Higher rank confining subsets and hyperbolic actions of solvable groups

TL;DR

This paper extends the machinery of confining subsets to analyze hyperbolic actions of solvable groups with higher rank abelianizations, providing new classifications and reproofs of known invariants.

Contribution

It introduces an extended framework linking hyperbolic actions and confining subsets for higher rank solvable groups, broadening previous methods.

Findings

Complete description of hyperbolic actions for generalized solvable Baumslag-Solitar groups

Reproof of Bieri-Neumann-Strebel invariants for these groups

Extension of confining subset machinery to higher rank abelianizations

Abstract

Recent papers of the authors have completely described the hyperbolic actions of several families of classically studied solvable groups.

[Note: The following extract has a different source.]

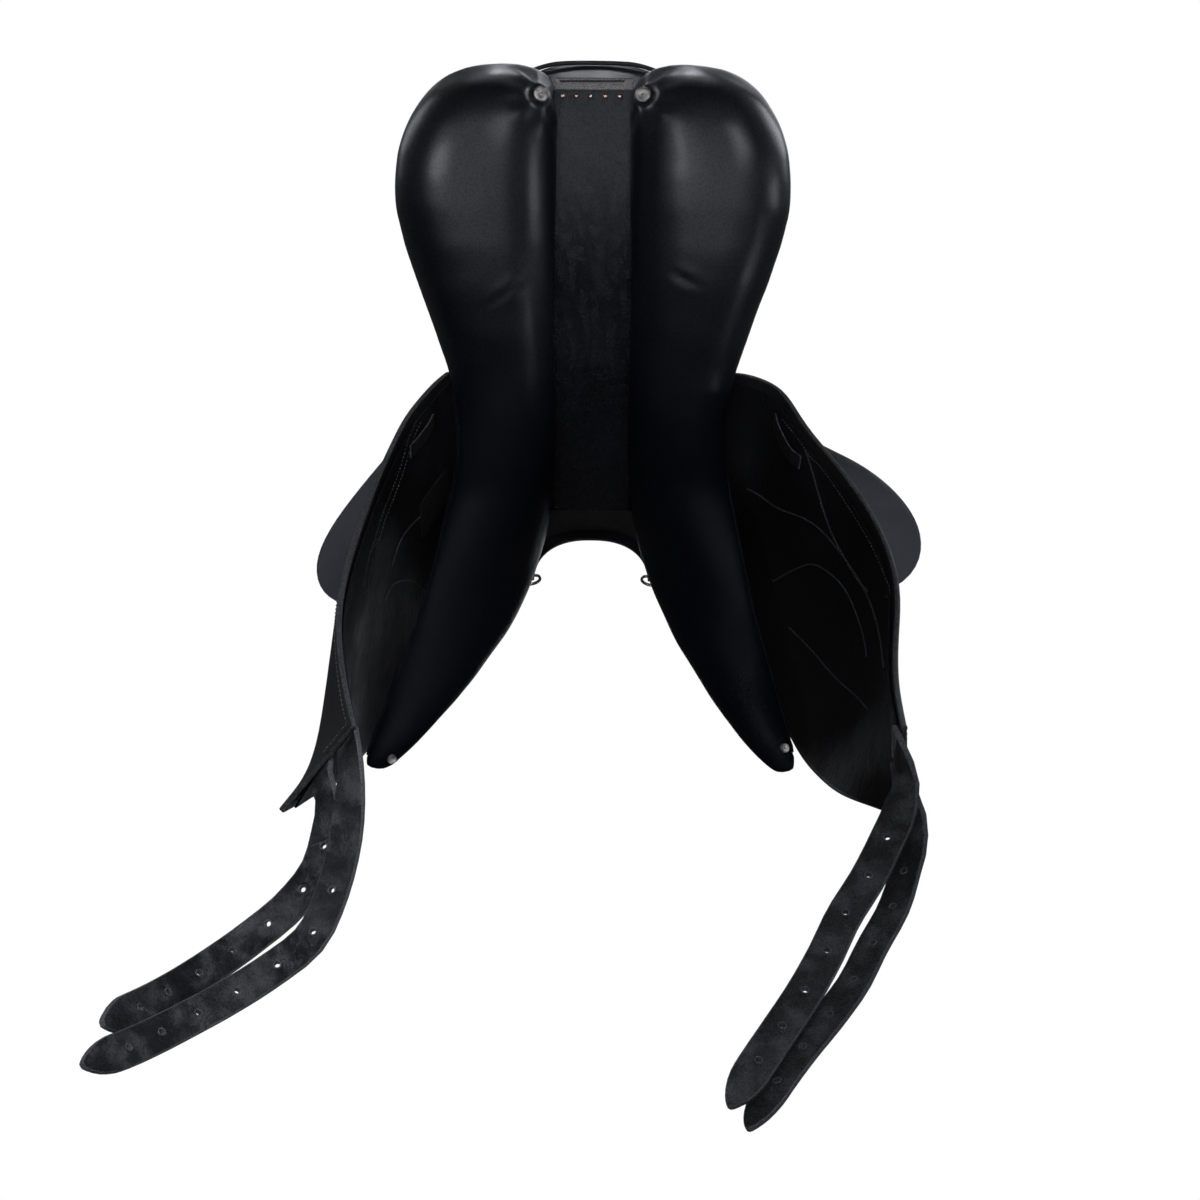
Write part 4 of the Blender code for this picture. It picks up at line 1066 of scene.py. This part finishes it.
def point_tip(shape):
    """Draws the strap's free end in to a rounded point, in line with the strap's own middle."""
    low = min(shape.verts, key=lambda v: v.co.z).co.copy()

    def near(reach):
        return [v for v in shape.verts if (v.co - low).length < reach]

    spots = [v.co.copy() for v in near(0.038)]
    middle = sum(spots, Vector()) / len(spots)
    ways = np.linalg.svd(np.array(spots) - np.array(middle))[2]
    along = Vector(ways[0])
    if along.dot(low - middle) < 0:
        along.negate()
    across = Vector(ways[1])
    end = max(spot.dot(along) for spot in spots)
    for cut in TIP_CUTS:
        around = near(0.06)
        links = {e for v in around for e in v.link_edges}
        sides = {f for v in around for f in v.link_faces}
        bmesh.ops.bisect_plane(
            shape, geom=[*around, *links, *sides], plane_co=along * (end - cut), plane_no=along, dist=1e-6
        )
    tip = near(0.06)
    rows = []
    for cut in TIP_CUTS:
        row = [v.co.dot(across) for v in tip if abs(end - v.co.dot(along) - cut) < ON_A_CUT]
        if row:
            rows.append((cut, (max(row) + min(row)) / 2, (max(row) - min(row)) / 2))
    places, centres, halves = zip(*rows)
    lean = (centres[-2] - centres[-1]) / (places[-1] - places[-2])
    for vertex in tip:
        back = end - vertex.co.dot(along)
        if back >= TIP_LENGTH:
            continue
        share = max(0.0, back / TIP_LENGTH)
        width = halves[-1] * (TIP_BLUNT + (1 - TIP_BLUNT) * (1 - (1 - share) ** 2) ** 0.75)
        centre = np.interp(back, places, centres)
        off = (vertex.co.dot(across) - centre) / max(np.interp(back, places, halves), 0.002)
        off = min(1.0, max(-1.0, off))
        line = centres[-1] + lean * (TIP_LENGTH - back)
        vertex.co += across * (line + off * width - vertex.co.dot(across))


# %% [markdown]
# Each hole has a low pale rim. The holes are read off the strap itself, and Geometry Nodes
# lay a ring at each mouth.

# %% Holes of a strap
HOLE_WIDEST = 0.012


def hole_mouths(shape):
    """The middle and outward way of every hole's two mouths."""
    walls = {face for face in shape.faces if face.material_index == 1}
    nearest = nearest_of([face for face in shape.faces if face.material_index == 0])
    mouths = []
    while walls:
        part = patch_from(next(iter(walls)), lambda link, face: face in walls)
        walls -= part
        points = np.array([v.co for v in {v for face in part for v in face.verts}])
        if np.ptp(points, axis=0).max() > HOLE_WIDEST:
            continue
        middle = Vector(points.mean(axis=0))
        way = nearest(middle).normal.copy()
        depth = float(np.ptp(points @ np.array(way))) / 2
        mouths += [(middle + way * depth, way), (middle - way * depth, -way)]
    return mouths


# %% Girth straps
RIM_SIZES = {"Ring radius": 0.0026, "Wire radius": 0.0006, "Finish": STRAP_EDGE}
for node in [f"billet_{place}_{word}" for word in SIDES for place in ("front", "rear")]:
    shape = merged(node)
    mark_edges(shape, 0.006)
    mouths = hole_mouths(shape)
    point_tip(shape)
    strap = piece(f"{node}_hide", shape, STRAP_HIDE_WEAR_AND_SHEEN, STRAP_EDGE)
    rounded(strap, 0.0005, angle=28)
    dressed(finished(strap, 50), node)
    spots, ways = zip(*mouths)
    laid_out(f"{node}_hole_rings", spots, [], ways, node, HOLE_RIMS, RIM_SIZES)
    print(strap.name, len(strap.data.polygons), "faces,", len(mouths) // 2, "holes")

# %% [markdown]
# ## Metal
# Dees, stirrup bars, catches, pins, rivets and the head plate are copies of their solids with
# finer corners. Nails, studs and buttons are turned anew from a profile, at the size of their
# solids, and tilted towards the camera where the photograph shows their faces.

# %% Metal pieces
METAL = {
    # start of the node: finish, width of the bevel, levels of subdivision
    "front_dee_": (NICKEL, 0, 2),
    "stirrup_bar_": (STEEL, 0.0004, 0),
    "bar_catch_": (STEEL, 0.0004, 0),
    "catch_pin_": (STEEL, 0.0002, 0),
    "bar_rivet_": (STEEL, 0.0002, 1),
    "head_plate": (STEEL, 0.0004, 0),
}
HEADS = {
    # start of the node: profile, finish, how far it is turned towards the camera
    "rear_button_": ("dished", NICKEL, BUTTON_TURNED),
    "front_stud_": ("dished", NICKEL, STUD_TURNED),
    "pommel_nail_": ("dished", NICKEL, 0.3),
    "gullet_nail_": ("domed", COPPER, 0.0),
}


def forged(node, look, corner, levels):
    made = piece(f"{node}_metal", merged(node), look)
    if corner:
        rounded(made, corner)
    if levels:
        subdivided(made, levels)
    return finished(made, 180 if levels else 40)


count = 0
for node in sorted(nodes):
    for maker, table in ((forged, METAL), (turned_head, HEADS)):
        for start, choices in table.items():
            if node.startswith(start):
                dressed(maker(node, *choices), node)
                count += 1
# The tree gets the laminate that is darkened as painted shade.
nodes["tree"].data.materials.clear()
nodes["tree"].data.materials.append(TREE_LAMINATE_PAINTED_SHADE)
print("metal pieces:", count)

# %% [markdown]
# ## Seams
# A row of thread follows the border of each flap's outer face and of each skirt's upper face.
# On the linings, closer rows run along the rear edge, and beads show where the outer blocks
# are sewn on. They are picked off the photograph and laid on the lining.

# %% Seams round the flaps and skirts
EDGE_INSET = 0.005
SEAM_LIFT = 0.0002
for node, lines in borders.items():
    surface = surface_of(sheets[node])
    for count, line in enumerate(lines):
        spots, facings = settled(surface, inset_line(line, EDGE_INSET), SEAM_LIFT)
        threads(f"{node}_seam_{count}", spots, facings, body_of[node])
    print(node, "rows of thread:", len(lines))

# %% Piping over the nails
PIPING_ROW = [(x, 81.5) for x in range(560, 629, 8)]


def raised(spots, facings, height):
    return [spot + facing * height for spot, facing in zip(spots, facings)]


spots, facings = drawn_on(sheets["cantle_facing"], PIPING_ROW, 0.003)
bead("cantle_piping", spots, 0.0012, SEAT_HIDE)
top = raised(spots, facings, 0.0011)
threads("cantle_piping_threads", top, facings, pitch=0.0032, length=0.0021, radius=0.0004)

# %% Rows along each flap's rear edge
ROW_MARKS = {
    "flap_lining_right_row_1": (
        (783, 420), (799, 440), (812, 458.5), (827, 475), (846, 493), (863, 515), (876, 539), (883, 561),
        (886, 579), (886.5, 597),
    ),
    "flap_lining_left_row_0": (
        (416, 421), (408, 440), (401, 464), (391, 492), (382, 514.4), (375, 536.7), (368.3, 559),
        (364.5, 578), (363.4, 592),
    ),
    "flap_lining_left_row_1": (
        (420, 423), (412, 442), (405, 466), (395, 494), (386, 516.4), (379, 538.7), (372.3, 561),
        (368.5, 580), (367.4, 593),
    ),
}
for name, marks in ROW_MARKS.items():
    spots, facings = drawn_on(sheets[name[: name.index("_row")]], marks, 0.004, 0.0003)
    threads(name, spots, facings, pitch=0.0036, length=0.0026, radius=0.0005)

# %% Beads on the linings
LINING_MARKS = {
    "flap_lining_right": {
        "curve": ((748, 489), (776, 507), (809, 521), (832, 542), (861, 583), (878, 627), (884, 667)),
        "arch": ((774, 581), (796, 569), (816, 565), (842, 585), (858, 618), (867, 656)),
        "slant": ((790, 628), (809, 647), (838, 680), (868, 709)),
        "rear": ((806, 451), (829, 526), (855, 575), (868, 591)),
    },
    "flap_lining_left": {
        "curve": ((446, 496), (424, 513), (401, 539), (392, 564)),
        "arch": ((436, 606), (424, 592), (411, 581), (394, 583), (384, 598)),
    },
}
for node, lines in LINING_MARKS.items():
    for word, marks in lines.items():
        spots, facings = drawn_on(sheets[node], marks, 0.004)
        bead(f"{node}_{word}_bead", spots, 0.0009, SEAM_BEAD)
        top = raised(spots, facings, 0.0007)
        threads(f"{node}_{word}_threads", top, facings, pitch=0.0036, length=0.0024, radius=0.0004)
print("lining beads done")

# %% [markdown]
# ## Studio
# A plain pale floor lies far below, since the saddle hangs and the camera looks up at it.
# Floor and world are pale to the camera and nearly dark to every other ray, so that they throw
# no light up at the leather. Six small lamps, each with a honeycomb grid, put one highlight
# where the photograph has it. Five broad boxes below, beside and above light the rest.


# %% Floor and world
def floor_finish():
    """Pale to the camera, and dark to every other ray, so that it throws no light up at the saddle."""
    look, inputs, wire = new_finish("studio_floor", (0.4, 0.4, 0.4), 0.9, specular=0.0)
    path = wire.add("LightPath")
    pale = wire.ranged(wire.noise(wire.places(), 3.0, 2.0), 0.0, 1.0, 0.97, 1.0)
    seen = wire.math("MULTIPLY", path.outputs["Is Camera Ray"], pale)
    wire.join(wire.mixed(seen, (0.02, 0.02, 0.02), (0.4, 0.4, 0.4)), inputs["Base Color"])
    wire.join(wire.mixed(seen, (0, 0, 0), (0.74, 0.74, 0.74)), inputs["Emission Color"])
    inputs["Emission Strength"].default_value = 1.0
    return look


FLOOR_Z = -3.0
FLOOR_HALF = 9.0
shape = bmesh.new()
bmesh.ops.create_grid(shape, x_segments=2, y_segments=2, size=FLOOR_HALF)
bmesh.ops.translate(shape, verts=shape.verts, vec=(0, 0, FLOOR_Z))
floor = piece("studio_floor", shape, floor_finish())
floor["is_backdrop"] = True

AMBIENT = 0.05
GLOSSY_WORLD = 0.03
world = bpy.data.worlds.new("studio")
scene.world = world
world.use_nodes = True
wire = Wiring(world.node_tree)
background = world.node_tree.nodes["Background"]
path = wire.add("LightPath")
seen = wire.math("MAXIMUM", path.outputs["Is Camera Ray"], path.outputs["Is Transmission Ray"])
seen = wire.math("MAXIMUM", seen, wire.math("MULTIPLY", path.outputs["Is Glossy Ray"], GLOSSY_WORLD))
wire.join(wire.ranged(seen, 0.0, 1.0, AMBIENT, 1.0), background.inputs["Strength"])
background.inputs["Color"].default_value = (1, 1, 1, 1)
print("floor at", FLOOR_Z, "m, ambient", AMBIENT)

# %% Lamps
LAMP_COLOUR = (0.88, 0.91, 1.0)
MIDDLE = (0, 0, -0.1)
OPEN = 180
LAMPS = {
    # place, width and height, watts, what it faces, spread in degrees
    "bulb_light_left": ((-1.15, -1.4, -1.7), (0.35, 0.45), 0.22, (-0.122, -0.181, 0.0), 24),
    "bulb_light_right": ((0.87, -1.76, -1.48), (0.35, 0.35), 0.15, (0.114, -0.2, 0.013), 24),
    "flank_light_right": ((2.3, -0.44, -0.76), (0.3, 0.5), 0.09, (0.143, -0.162, 0.003), 20),
    "skirt_light": ((1.7, 0.5, -1.5), (0.3, 0.3), 0.16, (0.26, 0.19, 0.02), 16),
    "strap_light": ((-0.2, -1.6, -1.4), (0.5, 0.5), 1.15, (-0.22, 0.0, -0.56), 30),
    "cantle_light": ((0.0, -1.1, 2.25), (0.4, 0.3), 0.05, (0.0, -0.2, 0.14), 10),
    "fill_below": ((0.0, -0.95, -2.4), (2.4, 1.8), 14, MIDDLE, OPEN),
    "side_left": ((-2.0, -0.6, 1.4), (1.2, 1.2), 10, MIDDLE, OPEN),
    "side_right": ((2.0, -0.6, 1.4), (1.2, 1.2), 20, MIDDLE, OPEN),
    "box_above": ((0.2, 0.6, 2.6), (1.8, 1.4), 16, MIDDLE, OPEN),
    "box_front": ((0.3, 1.8, 2.2), (1.6, 1.4), 18, MIDDLE, OPEN),
}
for name, (at, size, power, target, spread) in LAMPS.items():
    data = bpy.data.lights.new(name, "AREA")
    data.shape = "RECTANGLE"
    data.size, data.size_y = size
    data.energy = power
    data.color = LAMP_COLOUR
    data.spread = math.radians(spread)
    lamp = linked(name, data)
    lamp.location = at
    lamp.rotation_euler = (Vector(target) - Vector(at)).to_track_quat("-Z", "Y").to_euler()
scene.view_settings.view_transform = "Standard"
print("lamps:", len(bpy.data.lights))

# %% Size
low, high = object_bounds()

A key tool for these investigations is the machinery of confining subsets of Caprace, Cornulier, Monod, and Tessera, which applies, in particular, to solvable groups with virtually cyclic abelianizations. In this paper, we extend this machinery and give a correspondence between the hyperbolic actions of certain solvable groups with higher rank abelianizations and confining subsets of these more general groups. We then apply this extension to give a complete description of the hyperbolic actions of generalized solvable Baumslag-Solitar groups and to reprove a result of Sgobbi-Wong computing their Bieri-Neumann-Strebel invariants.